[EM] Optimal Approval strategy

Richard Moore rmoore4 at cox.net
Fri Apr 26 20:59:18 PDT 2002


Joe Weinstein wrote:
> Optimal Approval Strategy
> 
> One instrumentally-driven strategy for you as a voter in an Approval 
> election is to vote for each candidate whose utility for you is at least 
> the election's prior utility (i.e. expected utility without your 
> participation).   A couple weeks ago I termed this strategy the 
> 'Rational Strategy'.
> 
> A few days later, as an aside within a long post, Richard Moore noted - 
> very tactfully, not mentioning me or taking me to task in any way - that 
> he had some time before posted an example showing the non-optimality of 
> this 'Rational Strategy'.
> 
> To my frustration, for his example's posting, Richard gave no operative 
> reference - time or place or name.  Maybe this was for the better:  I 
> was forced to devise my own example.  In generic form, this example  
> readily illustrates implications about Approval strategy which likely 
> are well known to experts, including various on this list.

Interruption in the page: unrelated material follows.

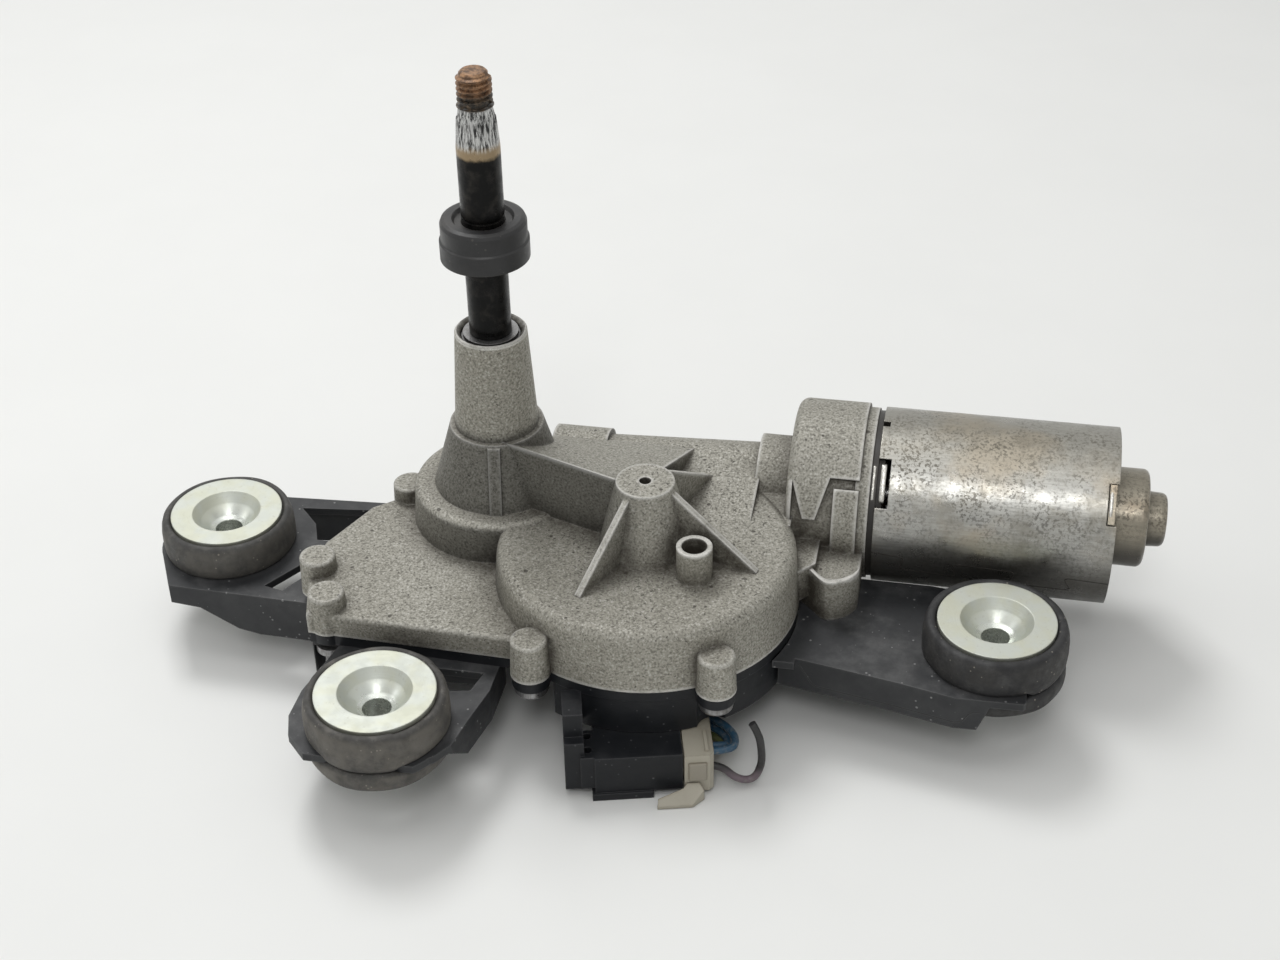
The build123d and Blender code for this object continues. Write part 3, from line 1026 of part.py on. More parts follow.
def contact_fingers():
    """Three leaf contacts from the board up to the park disc."""
    z0 = BOARD_Z + BOARD_THICKNESS
    top = WEB_BOTTOM - PARK_DISC_HEIGHT - 0.1
    fingers = []
    for i, radius in enumerate((18.0, 21.5, 25.0)):
        x, y = polar(radius, -60, WHEEL_X, WHEEL_Y)
        points = [(-3, z0), (-3, z0 + 5), (0, top), (0.5, top), (2, top - 1.2), (2, top - 1.9), (0.7, top - 0.9),
                  (0.4, top - 0.9), (-2.4, z0 + 4.8), (-2.4, z0)]
        fingers.append(upright(points, x, y, 30, 2.0))
    return fingers


def plug_body():
    """Grey harness plug: a head outside the shell and a nose inside it."""
    x0 = SHELL_LENGTH + PLUG_PLAY
    head = block(x0, -0.4, 1.2, x0 + PLUG_HEAD, PLUG_DEPTH, SHELL_TOP - 0.2)
    head = chamfer(head.edges().filter_by(Axis.Z).sort_by(Axis.X)[-2:], 1.0)
    head += block(x0 + PLUG_HEAD - 2.0, 0.8, SHELL_TOP - 0.4, x0 + PLUG_HEAD - 1.1, 7.4, SHELL_TOP + 0.4)
    head -= block(x0 + LOCK_X[0], -1.0, LOCK_Z[0], x0 + LOCK_X[1], 0.1, LOCK_Z[1])
    body = CONNECTOR * head
    body += socket_hollow(PLUG_PLAY) & (CONNECTOR * block(0, 0, 0, x0 + 1, 30, 30))
    mid = (SHELL_LIP + SHELL_TOP) / 2
    for i in range(PIN_COUNT):
        y = 2.8 + i * PIN_PITCH
        body -= CONNECTOR * block(0, y - 0.15, mid - 0.15, SHELL_LENGTH - 4.5, y + PIN_SIZE + 0.15,
                                  mid + PIN_SIZE + 0.15)
    face = x0 + PLUG_HEAD
    for y, z in WIRE_HOLES.values():
        hole = Rot(0, 90, 0) * disc(WIRE_R + WIRE_CLEAR, 0, WIRE_SOCKET + 1)
        body -= CONNECTOR * Pos(face - WIRE_SOCKET, y, z) * hole
    return body


def plug_lock():
    """Small locking wedge pressed in the plug's front."""
    x0 = SHELL_LENGTH + PLUG_PLAY
    wedge = block(x0 + LOCK_X[0], -1.1, LOCK_Z[0], x0 + LOCK_X[1], 0.1, LOCK_Z[1])
    return CONNECTOR * fillet(wedge.edges().group_by(Axis.Y)[0], 0.3)


def plug_latch():
    """Sprung latch in front of the plug, its tip hooked under the shell."""
    x0 = SHELL_LENGTH + PLUG_PLAY
    plan = [(x0 - 6.6, LATCH_FRONT), (x0 + 1.6, LATCH_FRONT), (x0 + 4.4, -2.2), (x0 + 3.4, LATCH_BACK),
            (x0 + 0.6, LATCH_BACK), (x0 - 0.4, -1.6), (x0 - 6.3, -3.2)]
    arm = prism(outline(plan), 0.1, LATCH_RISE)
    over = [(LATCH_FRONT - 1, 0.2), (LATCH_FRONT, 0.9), (LATCH_BACK, LATCH_RISE - 0.1), (1, LATCH_RISE + 2),
            (1, 9), (LATCH_FRONT - 1, 9)]
    return CONNECTOR * (arm - upright(over, x0, 0, 90, 30))


def leaving(colour, out):
    """First two points of a wire: the bottom of its hole in the plug and a point straight out of it."""
    y, z = WIRE_HOLES[colour]
    a = radians(CONNECTOR_TURN)
    face = SHELL_LENGTH + PLUG_PLAY + PLUG_HEAD
    return [(CONNECTOR_AT[0] + x * cos(a) - y * sin(a), CONNECTOR_AT[1] + x * sin(a) + y * cos(a), z)
            for x in (face - WIRE_SOCKET, face + out)]


def wire(points):
    """Round cord along straight runs joined by tangent arcs, each as large as its runs allow."""
    places = [Vector(*p) for p in points]
    radii = []
    for a, b, c in zip(places, places[1:], places[2:]):
        turn = (b - a).get_angle(c - b)
        shorter = min((b - a).length, (c - b).length)
        radii.append(0.45 * shorter / tan(radians(turn) / 2))
    print("wire bends", [round(r, 1) for r in radii])
    path = FilletPolyline(*places, radius=radii)
    print("wire length", round(path.length, 1))
    return sweep(Plane(origin=path @ 0, z_dir=path % 0) * Circle(WIRE_R), path)


WIRES = {
    "wire_blue_a": leaving("blue_a", 1.4) + [(66.9, -53.6, 9.9), (66.4, -49.6, 9.8), (63.6, -46.2, 9.6),
                                             (58.8, -43.2, 9.3), (54.0, -40.6, 8.8), (50.2, -37.6, 8.2)],
    "wire_blue_b": leaving("blue_b", 1.0) + [(64.9, -51.8, 8.6), (64.4, -48.6, 8.0), (61.4, -45.2, 7.2),
                                             (56.8, -42.4, 6.7), (51.6, -40.2, 6.2), (46.4, -39.2, 5.8)],
    "wire_green": leaving("green", 0.9) + [(64.6, -50.4, 6.0), (63.4, -47.2, 5.0), (59.8, -44.2, 4.3),
                                           (54.4, -41.6, 3.7), (48.6, -39.6, 3.3), (43.0, -38.6, 3.2)],
    "wire_white": leaving("white", 0.9) + [(63.4, -47.4, 2.4), (61.6, -44.4, 1.6), (57.4, -42.4, 1.4),
                                           (51.8, -41.6, 1.2), (46.2, -42.0, 1.2), (40.8, -43.4, 1.2)],
    "wire_violet": leaving("violet", 1.6) + [(67.8, -56.6, 2.9), (71.6, -55.0, 1.8), (73.3, -54.4, 6.4),
                                             (73.2, -55.0, 11.8), (72.6, -55.6, 16.6), (70.9, -55.2, 19.4)],
}


NODES = {
    "gear_housing": gear_housing, "base_cover": base_cover, "cover_gasket": gasket,
    "mounting_bracket": mounting_bracket, "cover_screws": cover_screws,
    "tower_upper_bush": lambda: ring(BUSH_R, SPINDLE_R + RUNNING, TOWER_TOP - SEAL_SEAT_DEPTH - BUSH_LENGTH,
                                     TOWER_TOP - SEAL_SEAT_DEPTH),
    "tower_lower_bush": lambda: ring(BUSH_R, SPINDLE_R + RUNNING, BUSH_BOTTOM, BUSH_BOTTOM + BUSH_LENGTH),
    "shaft_seal": lambda: ring(SEAL_SEAT_R, SPINDLE_R + RUNNING, TOWER_TOP - SEAL_SEAT_DEPTH,
                               TOWER_TOP - SEAL_SEAT_DEPTH + SEAL_HEIGHT),
    "spindle_washer": lambda: ring(SEAL_SEAT_R - 0.2, SPINDLE_R + RUNNING, TOWER_TOP - SEAL_SEAT_DEPTH + SEAL_HEIGHT,
                                   TOWER_TOP - SEAL_SEAT_DEPTH + SEAL_HEIGHT + WASHER_HEIGHT),
    "thrust_washer": lambda: ring(BUSH_R + 1.5, SPINDLE_R + RUNNING, THRUST_WASHER_BOTTOM, BUSH_BOTTOM),
    "spindle_circlip": lambda: ring(CIRCLIP_R, SPINDLE_R - CIRCLIP_GROOVE,
                                    TOWER_TOP - SEAL_SEAT_DEPTH + SEAL_HEIGHT + WASHER_HEIGHT + 0.1,
                                    TOWER_TOP - SEAL_SEAT_DEPTH + SEAL_HEIGHT + WASHER_HEIGHT + 0.1 + CIRCLIP_HEIGHT),
    "output_spindle": output_spindle, "seal_collar": seal_collar, "drive_pinion": drive_pinion,
    "link_plate": link_plate, "sector_arm": sector_arm,
    "sector_pin": lambda: disc(SECTOR_PIN_R, LINK_BOTTOM, SECTOR_TOP, *SECTOR_AT),
    "worm_wheel": worm_wheel, "crank_pin": crank_pin, "park_disc": park_disc,
    "wheel_axle": wheel_axle, "axle_clip": axle_clip,
    "armature_shaft": armature_shaft, "armature_core": armature_core, "armature_windings": armature_windings,
    "commutator": commutator,
    "motor_can": motor_can, "end_cap": end_cap, "magnets": magnets, "brush_plate": brush_plate,
    "carbon_brushes": carbon_brushes, "brush_springs": brush_springs,
    "front_bearing": lambda: lying(ring(BEARING_R, SHAFT_R + RUNNING, BLOCK_X - BEARING_WIDTH, BLOCK_X)),
    "rear_bush": lambda: lying(ring(END_BUSH_R, SHAFT_R + RUNNING, CAP_END - CAP_WALL - END_BUSH_LENGTH - 0.5,
                                    CAP_END - CAP_WALL)),
    "worm_end_bush": lambda: lying(ring(END_BUSH_R, SHAFT_R + RUNNING, TUNNEL_END_X + WALL + 0.6,
                                        TUNNEL_END_X + WALL + END_BUSH_LENGTH)),
    "thrust_pad": lambda: lying(disc(END_BUSH_R - 1.0, TUNNEL_END_X + WALL - 1, TUNNEL_END_X + WALL + 0.6)),
    "circuit_board": circuit_board, "board_components": board_components, "contact_fingers": contact_fingers,
    "connector_pins": connector_pins,
    "harness_plug": plug_body, "plug_lock": plug_lock, "plug_latch": plug_latch,
}

os.makedirs("parts", exist_ok=True)
for letter, (x, y) in DAMPERS.items():
    NODES["rubber_damper_" + letter] = lambda x=x, y=y: rubber_damper(x, y)
    NODES["damper_sleeve_" + letter] = lambda x=x, y=y: damper_sleeve(x, y)
for name, route in WIRES.items():
    NODES[name] = lambda route=route: wire(route)

print("sweep", round(SWEEP, 3), "link ratio", round(LINK_SWING / SWEEP, 5), "arm ratio", round(ARM_SWING / SWEEP, 5),
      "sector pin", SECTOR_AT, "crank pin", CRANK_AT)
for name, make in NODES.items():
    made = make()
    solids = made if isinstance(made, list) else [made]
    shape = Compound(children=[s for part in solids for s in part.solids()]) if len(solids) > 1 else solids[0]
    export_step(shape, "parts/" + name + ".step")
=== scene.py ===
import json
import logging
import math
import random
from dataclasses import dataclass, field
from enum import Enum
from functools import partial
from typing import Callable, Dict, List, Optional, Sequence, Tuple

import bmesh
import bpy
from mathutils import Matrix, Vector
from mathutils.bvhtree import BVHTree


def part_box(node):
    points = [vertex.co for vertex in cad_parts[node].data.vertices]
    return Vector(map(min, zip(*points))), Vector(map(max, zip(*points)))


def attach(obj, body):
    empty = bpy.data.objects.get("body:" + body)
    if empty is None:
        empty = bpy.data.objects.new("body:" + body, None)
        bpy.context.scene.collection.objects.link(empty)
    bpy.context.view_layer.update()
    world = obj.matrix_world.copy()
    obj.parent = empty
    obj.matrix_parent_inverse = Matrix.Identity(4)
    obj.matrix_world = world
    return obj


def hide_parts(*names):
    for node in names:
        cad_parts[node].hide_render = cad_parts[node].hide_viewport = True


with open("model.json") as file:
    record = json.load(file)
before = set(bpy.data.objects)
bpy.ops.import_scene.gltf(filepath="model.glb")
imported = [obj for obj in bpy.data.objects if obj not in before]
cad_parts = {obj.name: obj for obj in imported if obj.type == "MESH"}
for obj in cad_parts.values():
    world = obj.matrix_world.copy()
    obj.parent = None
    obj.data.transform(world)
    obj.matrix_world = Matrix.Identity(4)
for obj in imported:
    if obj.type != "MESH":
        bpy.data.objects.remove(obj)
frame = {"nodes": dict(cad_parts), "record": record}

log = logging.getLogger("wiper_motor")
logging.basicConfig(level=logging.INFO, format="%(message)s")

MM = 0.001
Colour = Tuple[float, float, float]
Place = Tuple[float, float, float]
Socket = bpy.types.NodeSocket


class Body(Enum):
    """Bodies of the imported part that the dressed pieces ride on."""

    HOUSING = "housing"
    PLUG = "plug"


class Axis(Enum):
    """Direction along which a brushed or drawn surface runs."""

    X = 0
    Y = 1
    Z = 2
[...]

My example can be found in the list's archives at

http://groups.yahoo.com/group/election-methods-list/message/9380

At first I thought that the above-expected outcome strategy would prove
to be equivalent to the delta-P (i.e., Pij) strategy, but this was naive.
When I tried to work out the equivalence, I found out that it held true
*only* if the negative delta-Pij values for i != j (which must exactly
offset the positive value of delta-Pjj, for a given j) were distributed
among the "i" candidates in a manner proportional to those candidates'
win probabilities. If they are distributed disproportionately (a likely
case), then it is possible that the two strategies will give different
results (somewhat less likely, since it depends on how disproportionate).
In an extreme case, such as my example, vote-skipping strategies may
come into play. As Mike pointed out, it is already known that the optimum
strategy can, in rare cases, involve vote-skipping.

Actually taking into account disproportionate delta-Pij values would
require a way of modeling the correlations between votes for various
pairings of candidates: Do A voters tend to vote for or against B, for or
against C, and so forth. I think in general this will be so difficult that
most strategies in the real world will treat these correlations as if we
have zero information about them; i.e., we will ignore the correlations
and just base strategy on the single-candidate probabilities.

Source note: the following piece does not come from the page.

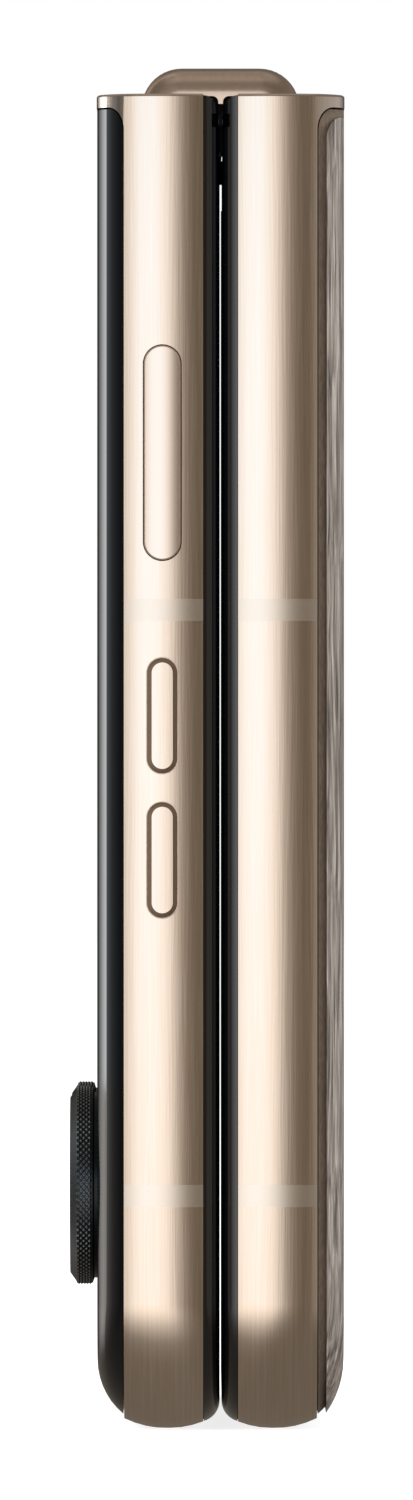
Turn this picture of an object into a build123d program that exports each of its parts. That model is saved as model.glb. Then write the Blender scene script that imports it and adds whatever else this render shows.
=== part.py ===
from build123d import *

import os
from math import atan2, cos, degrees, hypot, radians, sin, tan

# Millimetres. The phone stands folded shut on its free ends: X runs across it, Y through its
# thickness and Z up to the hinge. Both halves are drawn on the +Y side of the fold plane, and the
# upper half is mirrored to -Y. "Depth" is the distance from the fold plane, "inset" the distance
# in from the outermost edge seen square on, and "above" a height over the pivot axes.

# ---- Outline of a half ----
body_width = 71.9
corner_radius = 8.0
frame_end = 83.5

# ---- Layers of a half, as depths or thicknesses ----
bezel_face = 0.06
display_face = 0.36
display_thickness = 0.30
display_bond = 0.02
display_plate_thickness = 0.22
rail_front = 1.09
rail_depth = 4.95
cover_bond = 0.06
cover_thickness = 1.62
lip_stand = 0.03
mid_plate_thickness = 0.60

# ---- Side rails ----
rail_wall = 1.90
rail_crest = 2.36
rail_front_bulge = 0.42
rail_back_bulge = 0.62
band_height = 1.375
band_centres = (14.75, 51.3)
band_depth_in = 1.70

# ---- Covers ----
cover_inset = 0.90
cover_edge_run = 3.40
lip_thickness = 0.81
lip_gap = 0.12
end_round = 0.18
bend_depth = 1.03
bend_height = 1.40
tray_thickness = 0.50
tray_gap = 0.02
glass_web = 0.72
glass_pocket_inset = 4.80

# ---- Bezels ----
bezel_width = 2.70
bezel_inset = 0.45
bezel_round = 1.30
bezel_bond = 0.04
hinge_relief = 0.08
hinge_relief_drop = 4.30
pad_drop = (1.00, 2.55)
pad_reach = 0.10
pad_width = 0.9
edge_gap = 0.10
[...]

Incidentally I do like what Joe calls the Rational Strategy for a couple
of practical reasons.

First of all, the Rational Strategy is actually very intuitive: However
badly you expect the election to turn out, vote for candidate X if you
believe that with that candidate, you will do better than that expectation.
If you are sure that the winner will be Bush or Gore, and you think you
can do better than that expectation with Browne or Nader, then vote for
Browne and Nader, along with your favorite of the two front runners. No
need to take Buchanan into account, and no lengthy calculations required.

Second, it utilizes feedback. You can simplify the Rational Strategy into
simply asking, "Whom do I like better than the incumbent?", reflecting
an expectation that the next winner will typically be about as good as
the current incumbent. You might want to add an approval vote for the
incumbent as well, if you approve of the job the incumbent is doing.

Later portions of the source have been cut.